FM: I'm thankful that he's being recognized for his overall body of work. He's a guy who engineers wins and puts wins ahead of his own personal numbers and goals. It's good to see a guy get recognized for that.
MAAC BracketBusters Schedule
Friday: William & Mary at Iona (9 PM, ESPNU)
These two haven't met since 1984 with the Gaels holding a 2-1 series lead. The Tribe are currently tied for third in the CAA and their resume includes wins over Maryland and Wake Forest. Tony Shaver's club still holds out hope for an at-large due to their non-conference achievements (and schedule) so a win here would be crucial for them. David Schneider leads the way with an average of 15.6 points per game while Quinn McDowell and Danny Sumner are behind him in the scoring department. And William & Mary's assist leader should be familiar to some as Sean McCurdy played his high school ball for Bob Hurley Sr. at St. Anthony in Jersey City.
Outside of the rebounding margin and turnovers per game advantages held by the Tribe these are two evenly-matched squads. The key for Iona will be to turn the Tribe over and use their depth to wear the visitors out. To say the least this is a tough matchup for Kevin Willard's young team but a good test with the MAAC Tournament on the horizon. Scott Machado and the rest of the Iona backcourt will be tested by William & Mary's perimeter players, but a player like Alejo Rodriguez or Jonathan Huffman could have an impact up front. Look for this to be an entertaining nightcap to Old Dominion/Northern Iowa.
Saturday: Siena at Butler (11 AM, ESPN2)
The Saints are 3-1 all-time in the event; winning their two other televised appearances (beat Northern Iowa last year). But to take on a nationally-ranked squad that's been tested multiple times in the non-conference schedule may be their toughest test yet. Brad Stevens' club has already clinched the regular season title in the Horizon League with a 17-0 league record and they're essentially playing for NCAA Tournament seeding at this point.

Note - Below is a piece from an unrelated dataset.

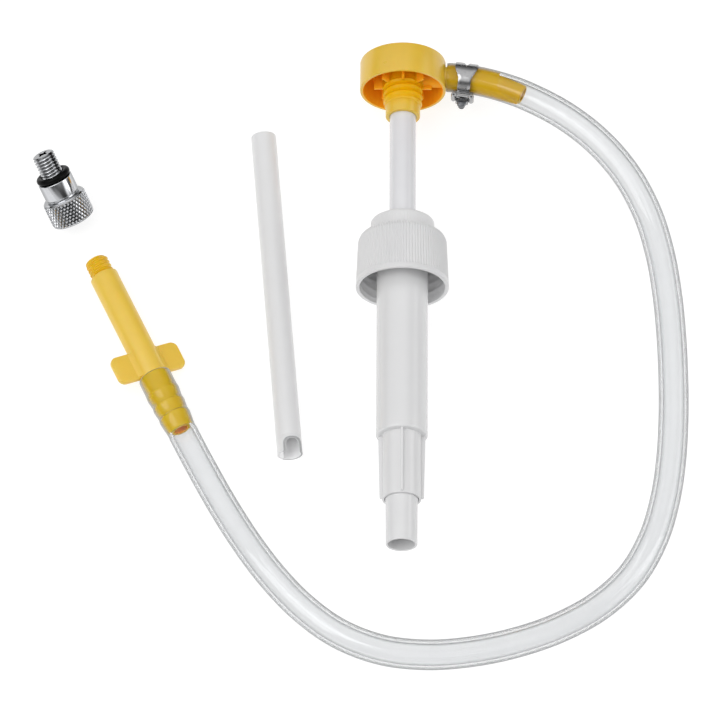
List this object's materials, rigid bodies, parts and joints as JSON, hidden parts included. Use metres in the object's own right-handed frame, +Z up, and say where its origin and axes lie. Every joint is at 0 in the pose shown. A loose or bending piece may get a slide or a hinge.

Siena, on the other hand, could do themselves a lot of good according to many of the nation's bracketologists should they win at Hinkle Fieldhouse.
But they'll have their hands full with the likes of Gordon Hayward and Matt Howard, and players such as Shelvin Mack and Ronald Nored shouldn't be ignored either. Player to watch for the Saints: Clarence Jackson. If he can put up points this becomes a game the Saints can definitely win. He may be at the one position where Siena has an advantage among the starters, meaning that his play will go a long way in determining the outcome. The Saints are a slightly better offensive team and they'll need to get out in the open court and force Butler to play faster than they want to. If you don't care much for "College Gameday" hyping up UCLA/Washington be sure to tune in.
New Hampshire at Loyola (1 PM)
Fairfield at Vermont (2 PM)
Towson at Manhattan (2 PM)
Buffalo at Saint Peter's (2 PM)
Rider at Hofstra (4 PM)
James Madison at Canisius (7 PM)
Marist at UC Irvine (7 PM)
Niagara at Milwaukee (7 PM)
Best Game: Fairfield at Vermont
Two of the better players in the Northeast will be on the floor in Derek Needham and Vermont's Marqus Blakely. Blakely will likely go up against the Stags' Anthony Johnson, and his versatility makes him a tough guard for Fairfield. Can Ed Cooley's team keep Blakely off the boards? Both teams boast multiple scoring options and that should mean an exciting contest.